The script was a Columbia University film school assignment by a student named Joseph Minion. He was 26 when the movie came out – imagine how fuckin cool he must’ve felt! Except he apparently blatantly ripped off much of the first act – even the plaster-of-paris bagels and cream cheese! – from a monologue on NPR, and settled out of court about it and/or immediately confessed and apologized, depending on where you read. (I wonder if the school assignment was to adapt something?) So that probly weighed on him. He’s only made a handful of features since, but one of them is VAMPIRE’S KISS, so he’s in the pantheon. Scorsese also got him to write his episode of Amazing Stories.
There’s a pretty good documentary on the DVD that tells how they struggled to decide on an ending, and the great director Michael Powell (not yet married to editor Thelma Schoonmaker) suggested having Paul end up back at work. Scorsese at first dismissed it as a stupid idea, and didn’t come around to it for weeks. But what I love most about the anecdote is that Scorsese had planned an ending where instead of hiding Paul in a sculpture, June hides him in her womb, smuggles him out and gives birth to him in the middle of the street.
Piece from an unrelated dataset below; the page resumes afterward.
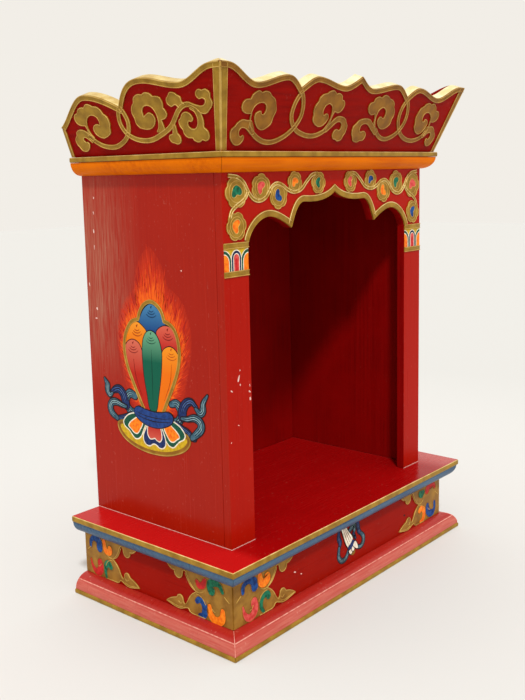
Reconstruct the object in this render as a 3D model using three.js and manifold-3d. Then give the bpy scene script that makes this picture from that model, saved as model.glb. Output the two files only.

Damn, why didn’t they shoot that!? And what kind of world would we be living in today if that was the ending to Scorsese’s “needs to prove himself” movie?
Maybe it would’ve sunk him, and instead of LAST TEMPTATION and GOODFELLAS he would’ve been doing TV pilots and thrillers at that time like William Friedkin and Michael Mann. Or maybe, just maybe, Griffin Dunne would’ve acted as a new Star Child – the American male, or the white man, or the entitled man, reborn anew. Purified, evolved, unburdened of hate, uninterested in domination, submitting to a new era of enlightenment and deeper human connection.
But I guess he would’ve still had to go back to work. Anyway, good movie.
Thanks to my friend Damian for loaning me his DVD to make sure I watch it.
April 24th, 2020 at 10:25 am
Ah yes, the gold standard of the “one crazy night” subgenre and my favourite Scorcese movie. Not saying it’s his best, just that it’s my favourite.